In China, which is about to overtake the United States as the world's largest emitter of greenhouse gases, climate change came 13th on a list of 14 environmental concerns in an opinion poll last year, way behind food safety and air pollution. "The sense of urgency is still not so big as in other countries," says Ma Jun, head of the Institute for Environmental and Public Affairs, a Beijing think tank, "because here air and water pollution threaten people's health directly every day."

When Hu Xin, an environmentalist, returned home recently from studying in Sweden to take the helm of "Global Village," a prominent NGO in Beijing, he says he found "hardly anybody (on the staff) who knew enough about climate change to conduct change-related projects."

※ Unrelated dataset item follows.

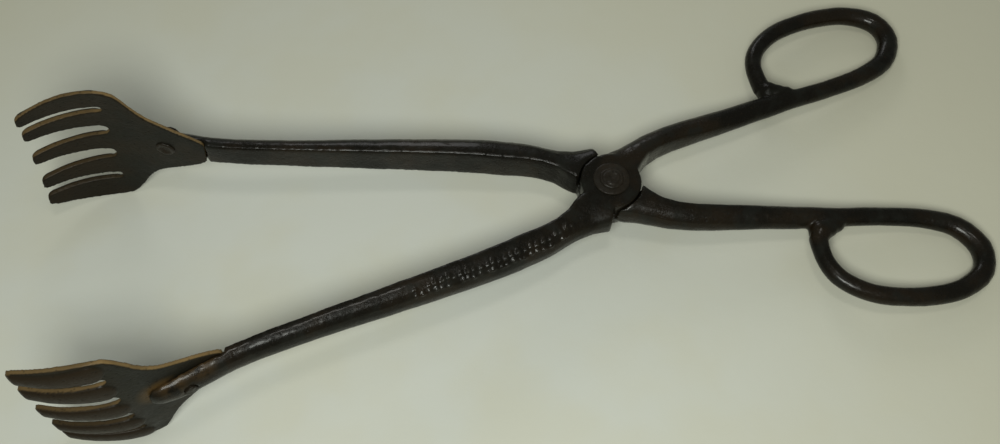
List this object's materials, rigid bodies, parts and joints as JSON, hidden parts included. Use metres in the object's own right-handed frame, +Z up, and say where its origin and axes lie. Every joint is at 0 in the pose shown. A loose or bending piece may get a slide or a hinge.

In South Africa, host to the Johannesburg concert, a poll late last year found that nearly half the respondents did not think global warming would affect them personally. "When you come from a place where people are looking for their next meal," says Kushmika Singh, a student of Environmental Sciences at Witwatersrand University, "you might not care what is going to happen to the environment in 50 years."

In Rio de Janeiro, organizers hope 1 million people will show up for a concert on Copacabana beach starring Lenny Kravitz. If so, it's likely to be the music, not the cause, that draws. When Greenpeace staged a bicycle ride through the city this past Sunday to draw attention to global warming, only a few hundred people turned out.

Many around the world appear to feel that climate change is so large a problem there is nothing they themselves can do about it. "Individuals can take action by pressuring their government to do something, but I don't think my turning off the lights or driving less will do anything," says Fang Jie, a 27-year-old in Shanghai, China, who has bought a ticket for the concert there.

Ursula Wolsoncraft, a 28-year-old project administrator in Sydney, says she encounters a similar attitude among her generation of Australians. "They feel climate change is such a big problem they have no control over it," she explains.

That is where "Live Earth" hopes to make a difference, says Ms. Robinson. "People feel powerless," she acknowledges. "They wonder what they can do about a melting glacier. Part of "Live Earth" is to tell them, 'Hey, there is something you can do'."